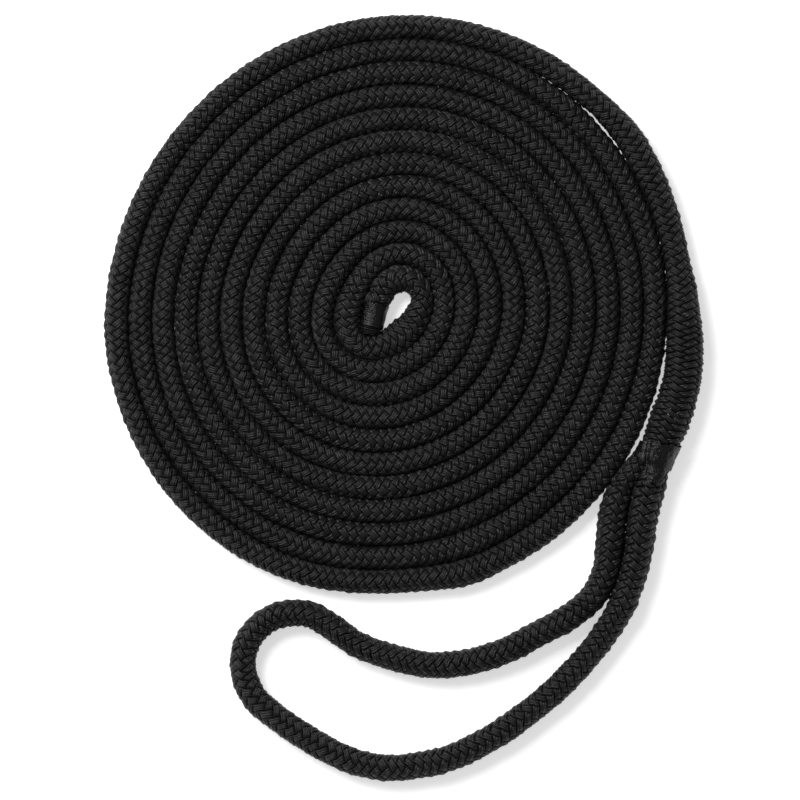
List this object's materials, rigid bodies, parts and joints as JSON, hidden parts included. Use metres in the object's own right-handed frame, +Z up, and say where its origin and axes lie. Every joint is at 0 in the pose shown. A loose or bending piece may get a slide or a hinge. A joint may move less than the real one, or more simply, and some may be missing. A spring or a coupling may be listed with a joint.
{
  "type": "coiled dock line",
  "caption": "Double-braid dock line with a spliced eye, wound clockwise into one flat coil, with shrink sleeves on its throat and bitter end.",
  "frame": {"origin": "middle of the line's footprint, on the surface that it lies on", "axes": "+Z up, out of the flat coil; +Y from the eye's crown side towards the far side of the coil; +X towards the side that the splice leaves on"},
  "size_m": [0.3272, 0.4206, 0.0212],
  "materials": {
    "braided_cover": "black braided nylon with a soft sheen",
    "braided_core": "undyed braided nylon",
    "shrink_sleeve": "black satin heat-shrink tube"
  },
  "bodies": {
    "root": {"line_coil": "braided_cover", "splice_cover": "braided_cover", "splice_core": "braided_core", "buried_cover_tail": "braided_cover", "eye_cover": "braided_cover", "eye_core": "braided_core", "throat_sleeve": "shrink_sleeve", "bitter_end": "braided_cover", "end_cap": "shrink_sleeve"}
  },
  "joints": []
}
____________________
_Prompt_
Only lines that contain the word "frame" are wanted; copy each of them.

_Reply to the task_
List this object's materials, rigid bodies, parts and joints as JSON, hidden parts included. Use metres in the object's own right-handed frame, +Z up, and say where its origin and axes lie. Every joint is at 0 in the pose shown. A loose or bending piece may get a slide or a hinge. A joint may move less than the real one, or more simply, and some may be missing. A spring or a coupling may be listed with a joint.
  "frame": {"origin": "middle of the line's footprint, on the surface that it lies on", "axes": "+Z up, out of the flat coil; +Y from the eye's crown side towards the far side of the coil; +X towards the side that the splice leaves on"},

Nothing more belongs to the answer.